▸ **Task to carry out**: In the listing below, find the line with "FILM_THICKNESS = 0.4", then repeat exactly every line from the top through that one.

#####

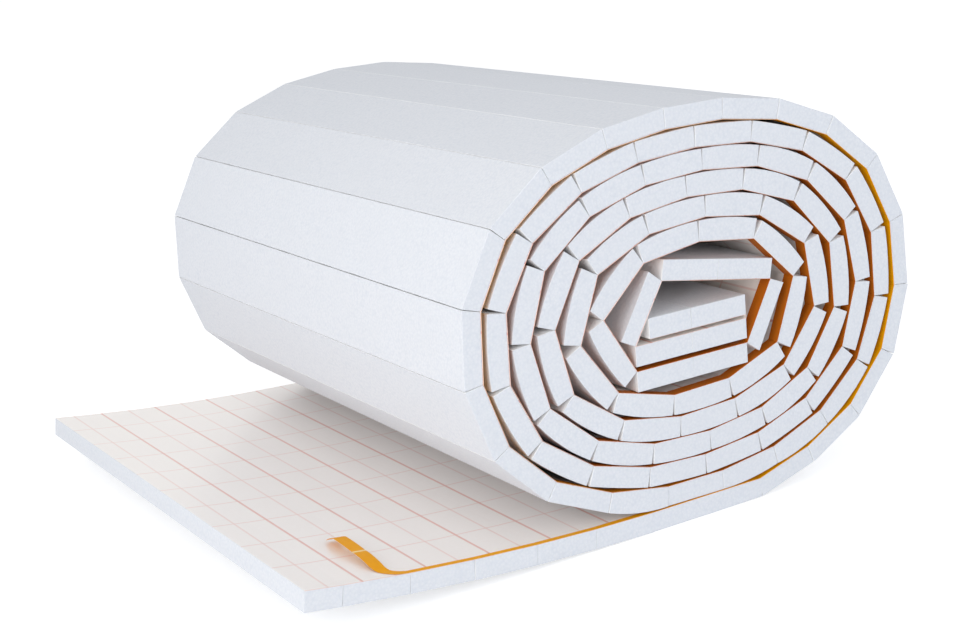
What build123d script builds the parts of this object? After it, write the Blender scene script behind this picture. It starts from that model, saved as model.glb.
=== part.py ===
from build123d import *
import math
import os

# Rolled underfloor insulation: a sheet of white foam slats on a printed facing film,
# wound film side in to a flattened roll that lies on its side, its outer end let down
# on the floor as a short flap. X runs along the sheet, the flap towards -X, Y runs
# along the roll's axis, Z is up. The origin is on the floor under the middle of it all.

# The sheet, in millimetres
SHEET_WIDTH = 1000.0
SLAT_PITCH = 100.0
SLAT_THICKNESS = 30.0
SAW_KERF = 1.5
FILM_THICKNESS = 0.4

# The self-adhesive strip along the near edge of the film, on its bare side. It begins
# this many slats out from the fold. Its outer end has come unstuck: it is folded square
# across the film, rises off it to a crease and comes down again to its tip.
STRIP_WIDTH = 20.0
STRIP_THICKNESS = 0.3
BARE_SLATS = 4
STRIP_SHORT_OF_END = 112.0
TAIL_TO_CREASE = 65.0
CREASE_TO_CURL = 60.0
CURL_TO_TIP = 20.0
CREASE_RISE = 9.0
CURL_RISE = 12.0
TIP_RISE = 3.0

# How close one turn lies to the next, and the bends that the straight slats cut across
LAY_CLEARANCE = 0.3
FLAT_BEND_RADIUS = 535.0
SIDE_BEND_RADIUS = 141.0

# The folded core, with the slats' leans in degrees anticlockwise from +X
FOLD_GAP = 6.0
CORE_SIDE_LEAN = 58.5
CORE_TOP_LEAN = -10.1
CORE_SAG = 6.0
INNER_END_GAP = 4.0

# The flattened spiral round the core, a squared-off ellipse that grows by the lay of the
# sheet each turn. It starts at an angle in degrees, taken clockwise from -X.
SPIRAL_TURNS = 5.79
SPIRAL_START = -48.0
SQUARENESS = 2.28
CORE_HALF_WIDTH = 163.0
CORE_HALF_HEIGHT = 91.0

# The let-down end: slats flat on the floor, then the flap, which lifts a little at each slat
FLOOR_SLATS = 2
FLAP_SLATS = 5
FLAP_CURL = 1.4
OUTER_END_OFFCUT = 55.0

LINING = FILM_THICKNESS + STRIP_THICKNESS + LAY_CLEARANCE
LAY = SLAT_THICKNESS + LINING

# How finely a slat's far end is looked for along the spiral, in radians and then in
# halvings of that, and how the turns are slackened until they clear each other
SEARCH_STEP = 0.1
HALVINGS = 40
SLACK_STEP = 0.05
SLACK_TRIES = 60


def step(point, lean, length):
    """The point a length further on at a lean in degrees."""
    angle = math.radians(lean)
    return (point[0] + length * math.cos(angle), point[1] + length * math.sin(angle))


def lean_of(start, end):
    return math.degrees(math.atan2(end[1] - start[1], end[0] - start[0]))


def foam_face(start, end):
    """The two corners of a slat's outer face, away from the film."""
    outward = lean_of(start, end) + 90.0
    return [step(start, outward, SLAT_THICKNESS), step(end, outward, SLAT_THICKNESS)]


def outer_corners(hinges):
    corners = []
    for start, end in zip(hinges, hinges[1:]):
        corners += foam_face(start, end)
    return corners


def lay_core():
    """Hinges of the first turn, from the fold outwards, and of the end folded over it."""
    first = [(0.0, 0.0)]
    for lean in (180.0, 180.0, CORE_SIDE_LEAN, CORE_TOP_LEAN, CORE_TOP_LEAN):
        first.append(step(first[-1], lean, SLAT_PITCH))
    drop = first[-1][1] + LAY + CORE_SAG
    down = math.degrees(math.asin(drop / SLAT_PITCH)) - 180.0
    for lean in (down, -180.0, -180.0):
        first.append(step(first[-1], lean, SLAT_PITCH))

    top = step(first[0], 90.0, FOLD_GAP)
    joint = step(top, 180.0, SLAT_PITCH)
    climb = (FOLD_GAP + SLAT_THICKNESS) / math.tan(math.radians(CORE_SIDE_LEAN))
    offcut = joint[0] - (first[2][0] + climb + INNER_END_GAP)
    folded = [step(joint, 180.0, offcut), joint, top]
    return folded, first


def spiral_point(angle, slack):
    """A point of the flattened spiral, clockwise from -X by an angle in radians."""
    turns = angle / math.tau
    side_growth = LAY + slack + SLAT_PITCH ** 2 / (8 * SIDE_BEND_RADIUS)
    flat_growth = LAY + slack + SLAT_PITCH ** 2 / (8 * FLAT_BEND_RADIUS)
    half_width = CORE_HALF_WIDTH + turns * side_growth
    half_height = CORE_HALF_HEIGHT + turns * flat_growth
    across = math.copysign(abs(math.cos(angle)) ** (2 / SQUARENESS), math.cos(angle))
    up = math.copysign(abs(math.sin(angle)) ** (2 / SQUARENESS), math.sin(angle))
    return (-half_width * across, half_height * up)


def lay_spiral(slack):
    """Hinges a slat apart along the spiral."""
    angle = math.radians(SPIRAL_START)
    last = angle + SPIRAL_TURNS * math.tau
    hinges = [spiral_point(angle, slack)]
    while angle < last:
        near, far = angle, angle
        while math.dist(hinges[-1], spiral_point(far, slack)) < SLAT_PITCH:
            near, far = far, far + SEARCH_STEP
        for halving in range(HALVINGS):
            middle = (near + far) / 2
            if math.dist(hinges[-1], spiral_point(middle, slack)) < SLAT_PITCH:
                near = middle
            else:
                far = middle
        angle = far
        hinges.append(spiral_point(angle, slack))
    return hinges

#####

▸ **Task answer**:
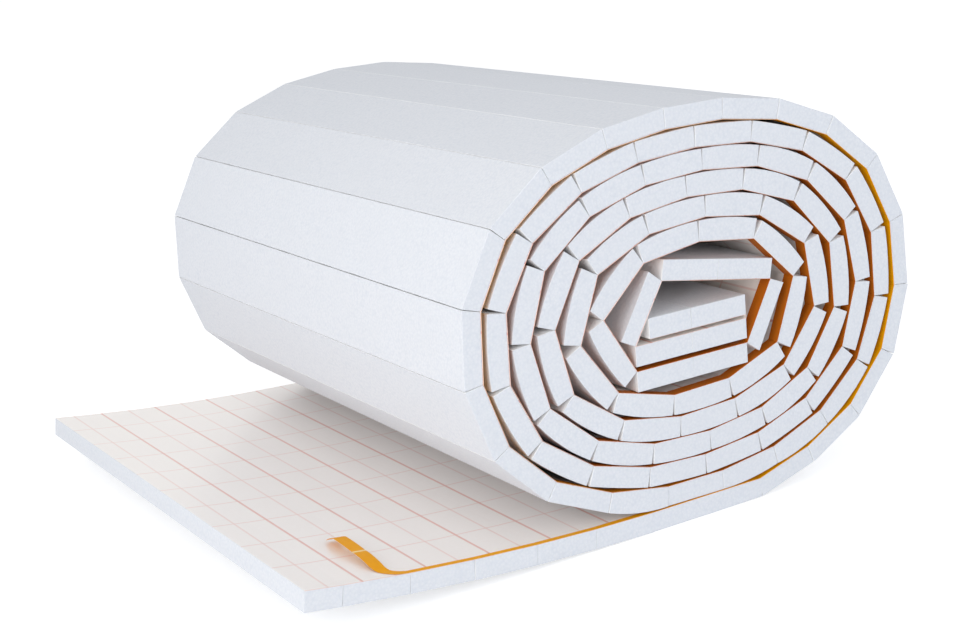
What build123d script builds the parts of this object? After it, write the Blender scene script behind this picture. It starts from that model, saved as model.glb.
=== part.py ===
from build123d import *
import math
import os

# Rolled underfloor insulation: a sheet of white foam slats on a printed facing film,
# wound film side in to a flattened roll that lies on its side, its outer end let down
# on the floor as a short flap. X runs along the sheet, the flap towards -X, Y runs
# along the roll's axis, Z is up. The origin is on the floor under the middle of it all.

# The sheet, in millimetres
SHEET_WIDTH = 1000.0
SLAT_PITCH = 100.0
SLAT_THICKNESS = 30.0
SAW_KERF = 1.5
FILM_THICKNESS = 0.4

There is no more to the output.